Pumping and ventilation systems in particular can benefit from a large savings potential. For this reason, the German Federal Ministry of Education and Research is funding research into and development of powerful frequency converters for energy-efficient circulating pumps in heating systems. The aim of the project is to bring the converters to a size that allows them to be installed in the motor housing.
Such mini frequency converters bring numerous advantages and would be much smaller than existing converters. They could be used not only in circulating pumps but also in other electric drives. In order to realize an appropriate size, attempts are being made to accommodate control electronics and line semiconductors in one printed circuit board. Cables and external interfaces would be unnecessary in this case, which would also reduce costs.
Frequency converters also offer a wide range of possibilities for the expansion of renewable energies. The reason: In the context of the energy turnaround, optimization of the power grid is becoming necessary, because electricity must be able to flow in both directions in the so-called smart grid (intelligent power grid). This requires converters that ensure the stability and efficiency of the grid.
There are already pilot projects testing and further developing such new circuit concepts and other conditions for the power grid of the future. The concepts focus on powerful frequency converters, which on the one hand have a comparatively low number of stages and on the other hand are connected to a multilevel converter. As a result, the multilevel converter develops an extremely high power density. In addition, it has many output voltage stages.
Frequency converters are used to change and control the speed of an electric motor. No matter what the load is, the speed can be set and maintained to within 0.5 percent using a frequency converter. This stepless adjustment of speed ranges from near zero to the rated speed for the application and has several advantages. Because you get a more extensive speed range, but the torque of the motor remains unaffected, system efficiency increases and energy is saved.
The user thus has the option of setting the speed and drive power according to the respective requirements. In addition, the direction of rotation of the downstream motor changes. The fact that the drive technology can be adapted in this way is an advantage in itself. In addition, the motors or machines have to withstand less mechanical stress when a frequency converter is used. The machines also run more quietly, which also improves the working environment.

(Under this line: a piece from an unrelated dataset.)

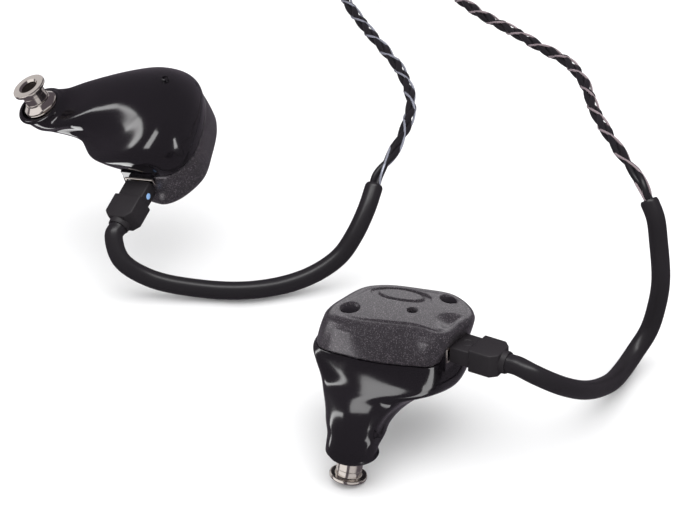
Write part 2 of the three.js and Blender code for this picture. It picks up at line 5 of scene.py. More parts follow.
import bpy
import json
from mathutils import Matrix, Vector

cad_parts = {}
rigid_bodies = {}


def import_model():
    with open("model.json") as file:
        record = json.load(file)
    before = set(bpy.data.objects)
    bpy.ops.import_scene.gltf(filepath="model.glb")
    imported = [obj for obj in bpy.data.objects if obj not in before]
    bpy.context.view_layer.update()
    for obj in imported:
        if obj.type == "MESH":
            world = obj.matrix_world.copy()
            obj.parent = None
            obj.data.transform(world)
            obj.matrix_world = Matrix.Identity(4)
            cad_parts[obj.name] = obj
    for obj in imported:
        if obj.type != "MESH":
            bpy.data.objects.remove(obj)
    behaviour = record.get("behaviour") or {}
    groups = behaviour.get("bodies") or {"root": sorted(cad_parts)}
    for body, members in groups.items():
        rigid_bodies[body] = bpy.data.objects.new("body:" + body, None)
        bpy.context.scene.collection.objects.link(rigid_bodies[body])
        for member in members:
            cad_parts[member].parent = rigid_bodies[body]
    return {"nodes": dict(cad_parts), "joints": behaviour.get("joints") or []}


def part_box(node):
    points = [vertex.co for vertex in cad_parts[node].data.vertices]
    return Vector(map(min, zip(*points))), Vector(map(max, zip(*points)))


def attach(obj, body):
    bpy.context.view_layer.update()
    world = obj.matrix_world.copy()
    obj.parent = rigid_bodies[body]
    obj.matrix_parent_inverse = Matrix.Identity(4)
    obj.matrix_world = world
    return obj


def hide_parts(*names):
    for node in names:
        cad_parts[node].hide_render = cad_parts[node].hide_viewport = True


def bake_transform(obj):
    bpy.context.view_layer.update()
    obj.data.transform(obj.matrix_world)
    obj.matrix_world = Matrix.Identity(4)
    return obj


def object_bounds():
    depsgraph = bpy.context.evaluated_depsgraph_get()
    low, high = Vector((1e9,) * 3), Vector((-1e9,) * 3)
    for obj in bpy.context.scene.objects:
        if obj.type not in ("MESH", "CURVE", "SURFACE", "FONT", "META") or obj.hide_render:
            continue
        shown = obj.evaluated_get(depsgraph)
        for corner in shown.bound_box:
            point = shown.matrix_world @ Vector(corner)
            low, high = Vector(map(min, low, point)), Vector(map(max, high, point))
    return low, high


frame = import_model()
cad_bounds = [list(corner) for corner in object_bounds()]

import json
import math

import bmesh
import bpy
import numpy as np
from mathutils import Matrix, Vector

MM = 0.001

# ---- sizes in millimetres ------------------------------------------------------------------
BAND_HEIGHT = 5.4
TOP_ROUNDING = 1.25
CROWN = 0.35
NECK_END = np.array([2.75, -17.05, -13.2])
NOZZLE_TIP = np.array([2.35, -17.6, -17.7])
NECK_RADIUS = 3.75
NECK_LIP = ((3.68, 0.15), (3.58, 0.32), (3.4, 0.46), (3.15, 0.52), (2.98, 0.48), (2.95, -1.0))
PLUG_START = 9.4
PLUG_LENGTH = 7.6
NOSE_LENGTH = 3.1
MID_Y = 1.3
PLUG_Z = -3.8
PIVOT = np.array([17.9, MID_Y, PLUG_Z])
HOOK_START = 18.1
ROOT_LENGTH = 5.0  # first stretch of the hook, built as its own piece
HOOK_STEP = 0.25
HOOK_RADIUS = 1.42
CABLE_RADIUS = 0.95
MAIN_RADIUS = 1.35
CABLE_PITCH = 10.5
MAIN_PITCH = 13.0
CAPS_AT = ((-6.3, -2.7, 1.35), (4.9, 7.1, 1.35))
VENT_AT = (2.0, 1.0, 0.62)
SHELL_VENT = np.array([-4.53, 3.48, -13.44])
SHELL_VENT_WAY = np.array([-0.35, 0.3, -0.9])
EMBLEM = (-1.6, 4.1, 4.0, 1.6, math.radians(12))
SLIDER_AT = np.array([12.0, 112.0, 2.2])

SEAM_OUTLINE = [
    (8.3, 1.2), (8.6, 4.6), (7.9, 7.4), (4.4, 9.3), (0.0, 8.8), (-5.0, 6.9), (-8.8, 4.2),
    (-10.9, 0.4), (-11.1, -3.6), (-9.0, -6.7), (-4.4, -6.9), (0.4, -6.1), (4.9, -4.5),
    (7.3, -3.3), (8.1, -1.4),
]
TOP_OUTLINE = [
    (10.2, 1.2), (10.5, 4.4), (8.9, 7.0), (4.5, 9.2), (-0.5, 8.3), (-5.6, 6.5), (-8.1, 4.2),
    (-9.1, 0.2), (-9.3, -3.6), (-7.7, -6.1), (-4.3, -6.3), (0.4, -4.9), (4.9, -3.4),
    (8.6, -3.1), (10.0, -1.8),
]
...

The product standard for electric power drive systems with adjustable speed is DIN EN IEC 61800-5-1. In addition, there are more and more standards, regulations and country-specific rules that are demanded by the users themselves – for example, plant and network operators.
The reason for this is that operators have special requirements with regard to power quality. This is because active power converters are increasingly being used in power grids, and these load the grid with harmonics. These arise when the electrical voltage in the network is distorted by various influences.
When three-phase motors are directly connected to AC mains, the available speed cannot be changed. The speed depends on the number of poles of the motor and the frequency of the power supply system. However, if you need a variable speed and thus a variable AC voltage for a specific application, you can use a modern frequency converter. A frequency converter is therefore a variable frequency drive and a type of motor control. Through it, an electric motor is driven, with the frequency and voltage varying In addition, frequency converters provide a control that is used to ramp the motor up and down at will during the starting and stopping process.